“Theatres are curious places, magician’s trick-boxes where the golden memories of dramatic triumphs linger like nostalgic ghosts, and where the unexplainable, the fantastic, the tragic, the comic and the absurd are routine occurrences on and off the stage.”
“More theatre, less drama!”
motto of several community theaters
Old dogs can learn new tricks. Today at 2 p.m., I’ll be doing something I’ve never done before. Well, unless you count the past six days. But before that, never.
I’ve been running the sound for Corinth Theatre-Arts’ production of “To Kill a Mockingbird.”
My friend Cheryl has been commuting to Corinth, building the set for the production, and I’ve helped out a bit. Then she asked if I’d do the sound, and I couldn’t think of a reason to say no.
So all week, I’ve run the gamet of emotions – from being scared to death to just a little nervous to enjoying the job and having a good time being a small part of presenting a story I love.
Community theater is a really cool thing. My first experience was when I was in junior high school.
Grenada Little Theatre. They had no building to call their own, these hometown thespians. But that didn’t stop them from doing theater.
They took to the stage in the acoustically awful auditorium at Lizzie Horn Elementary School. The discomfort of the splintering wooden seats went unnoticed as I fell in love with live theater watching “You’re A Good Man, Charlie Brown,” “Mame” and so many others.
I never dreamed there might be a place for an introverted kid like me back then to get involved.
I remained an enamored theater observer in Vicksburg, but as a feature writer at the local newspaper, I stepped a little closer to the stage when I interviewed actors and directors, and wrote stories about performances at Parkside Playhouse.
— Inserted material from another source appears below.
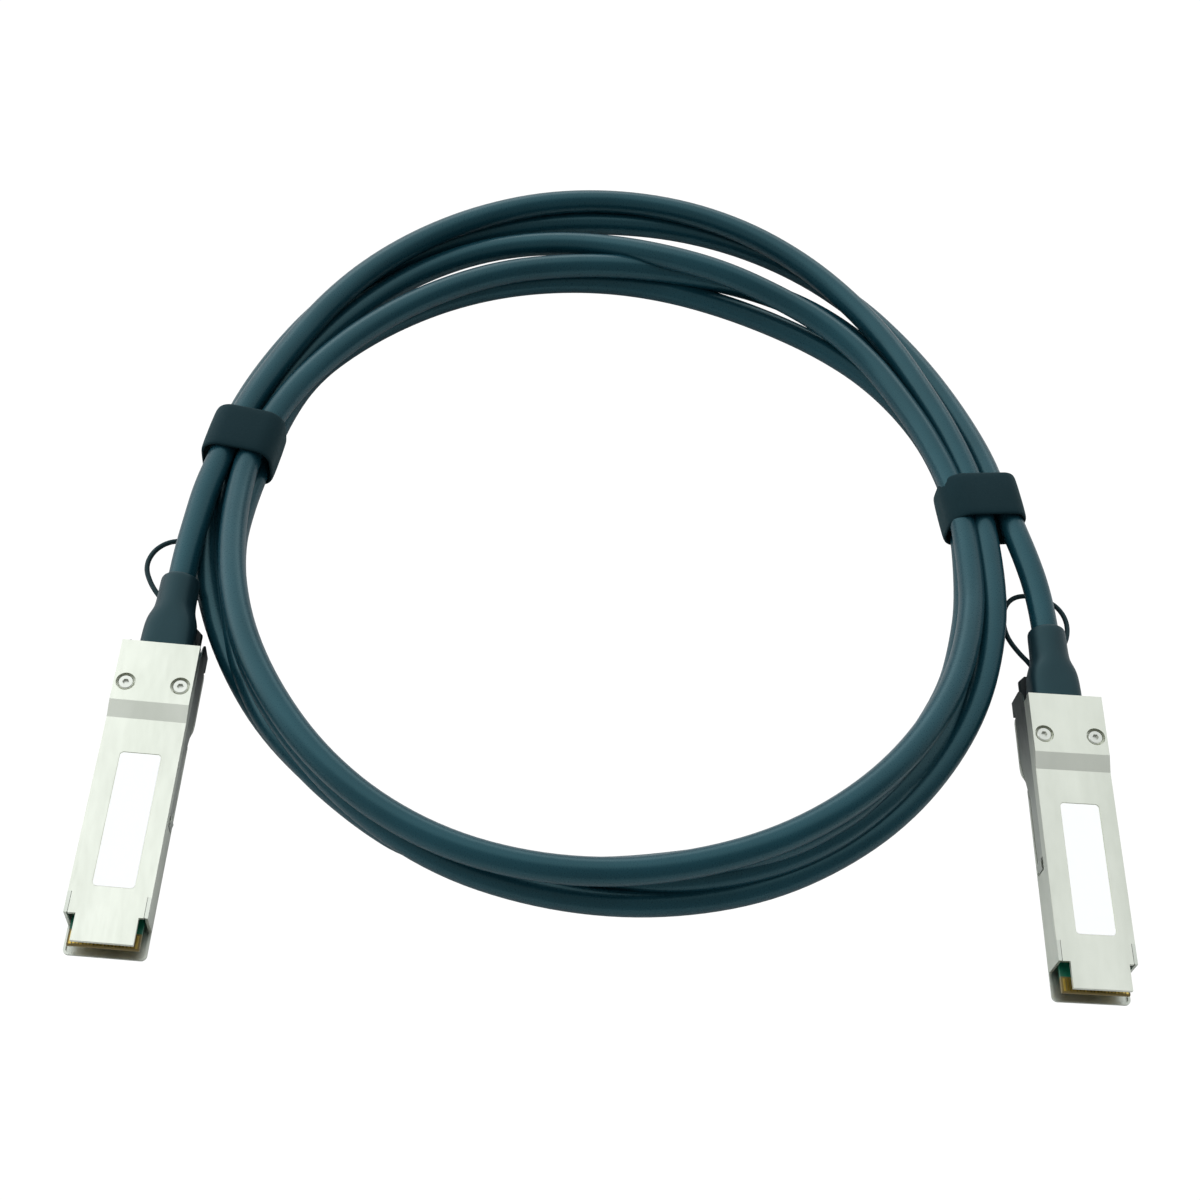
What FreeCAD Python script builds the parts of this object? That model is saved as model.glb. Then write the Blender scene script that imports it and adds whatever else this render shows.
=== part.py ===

Then I moved to Tupelo, and Cheryl, whose resume¬ – packed with a plethora of professional productions – impresses, gently pulled me through the stage door of Tupelo Community Theatre to get my feet wet.
I will, Sept. 12 and 13, work as a dresser for the third time for my friend and fine actor, Judd Wilson, in TCT’s “Red, White and Tuna.” The hilarious John Carroll will also star.
I’ve worked backstage on a few other TCT productions, and last spring, I actually screwed my courage to the sticking place and took on the role of Mrs. Henry Lafayette Dubose in “To Kill A Mockingbird.”
And now, for the next two weekends, I am a fixture in the tech booth at CT-A.
I love community theater. At its best, it’s a place where people of all ages, all dimensions, all genders, all ethnicities, all levels of ability can come together and take part in a creative process that ultimately has the power to make people think, feel, laugh, cry and learn.
“To Kill A Mockingbird” is a story as old as time, and yet it’s timeless. A lot of folks at CT-A, on and off the stage, have been working very hard for weeks to bring this wondrous story to the Corinth stage. If you haven’t seen it, there’s a show this afternoon at 2, with four more performances this week.
I’m forever grateful to the folks at TCT and CT-A, and all the other letters of the alphabet that make up community theaters.
A place where, no matter who you are, they’ll take you in.